Enough beef for hungry cinephiles

NOTE: Ranked No. 36 on my all-time top 100 of 2012

BLOGGER'S NOTE: This post originally appeared Sept. 30, 2008. I'm re-posting it as part of The Howard Hawks Blogathon occurring through May 31 at Seetimaar — Diary of a Movie Lover


By Edward Copeland
Has any filmmaker shown mastery in more genres than Howard Hawks? Sixty years ago today, Hawks released one of his best Westerns (not a motel) in Red River, which also gave John Wayne one of his best roles and Montgomery Clift a notable early screen appearance.


Hawks made other great Westerns (most notably Rio Bravo, which also featured Wayne and Walter Brennan), but Red River, despite its abrupt climax, remains my favorite with its tale of a long cattle drive, surrogate father-son conflict and unmistakable gay subtext. Wayne admittedly was a limited actor, but he always was at his best when he played a character steeped in darkness and obsession such as Thomas Dunson here or Ethan Edwards in John Ford's The Searchers. He's helped immeasurably by getting to act opposite the young Clift, the antithesis of acting style when compared to Wayne. Hawks' direction of the film itself truly amazes, especially in the many scenes of the huge numbers of cattle, all done in the days without the easy out of CGI (A scene of the drive even earned a shoutout in Peter Bogdanovich's great 1971 film The Last Picture Show). He also manages to include plenty of his trademark humor, mostly through the ensemble of supporting character actors led by Brennan (whose character loses his false teeth in a poker game) and including Hank Worden (the decrepit waiter in Twin Peaks for those unfamiliar with the name) who gets plenty of throwaway lines such as how he doesn't like when things go good or bad, he just wants them to go in between.

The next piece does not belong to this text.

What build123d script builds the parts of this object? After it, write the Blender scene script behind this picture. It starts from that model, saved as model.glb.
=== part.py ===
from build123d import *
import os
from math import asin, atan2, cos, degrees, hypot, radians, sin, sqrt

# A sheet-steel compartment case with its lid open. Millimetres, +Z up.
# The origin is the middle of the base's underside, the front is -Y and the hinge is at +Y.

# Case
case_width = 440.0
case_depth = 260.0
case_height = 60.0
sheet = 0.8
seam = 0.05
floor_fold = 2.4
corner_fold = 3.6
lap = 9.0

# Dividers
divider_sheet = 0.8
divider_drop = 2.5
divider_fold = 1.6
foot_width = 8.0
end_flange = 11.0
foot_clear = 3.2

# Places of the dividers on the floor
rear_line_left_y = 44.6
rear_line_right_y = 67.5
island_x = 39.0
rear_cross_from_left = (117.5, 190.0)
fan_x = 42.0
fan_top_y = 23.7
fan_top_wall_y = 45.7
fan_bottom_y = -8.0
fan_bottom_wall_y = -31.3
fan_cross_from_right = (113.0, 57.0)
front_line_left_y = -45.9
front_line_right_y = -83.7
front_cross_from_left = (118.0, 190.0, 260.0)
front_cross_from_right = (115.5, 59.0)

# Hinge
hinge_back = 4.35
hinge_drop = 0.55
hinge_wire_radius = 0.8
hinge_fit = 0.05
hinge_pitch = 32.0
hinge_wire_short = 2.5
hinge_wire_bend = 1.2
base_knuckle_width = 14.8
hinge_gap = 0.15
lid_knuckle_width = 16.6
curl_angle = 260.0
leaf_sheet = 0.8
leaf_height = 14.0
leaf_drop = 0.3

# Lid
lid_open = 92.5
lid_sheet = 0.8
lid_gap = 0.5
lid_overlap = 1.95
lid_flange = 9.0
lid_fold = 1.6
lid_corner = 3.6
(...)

Hawks even manages to toss in what may be an example of the ultimate Hawksian woman with Joanne Dru as Tess Millay, who doesn't let a little thing such as an arrow stop her from nagging a man with questions. Hawks astounds viewers to this day with his versatility among genres: Westerns, screwball comedies, musicals, war films, noirs, sci-fi — pick a genre and Hawks probably took it on and scored. It's a mystery to me why his name isn't brought up more by people other than the most obsessive film buffs. Red River isn't my favorite Hawks, but it's one of his many great ones and continues to entertain after 60 years.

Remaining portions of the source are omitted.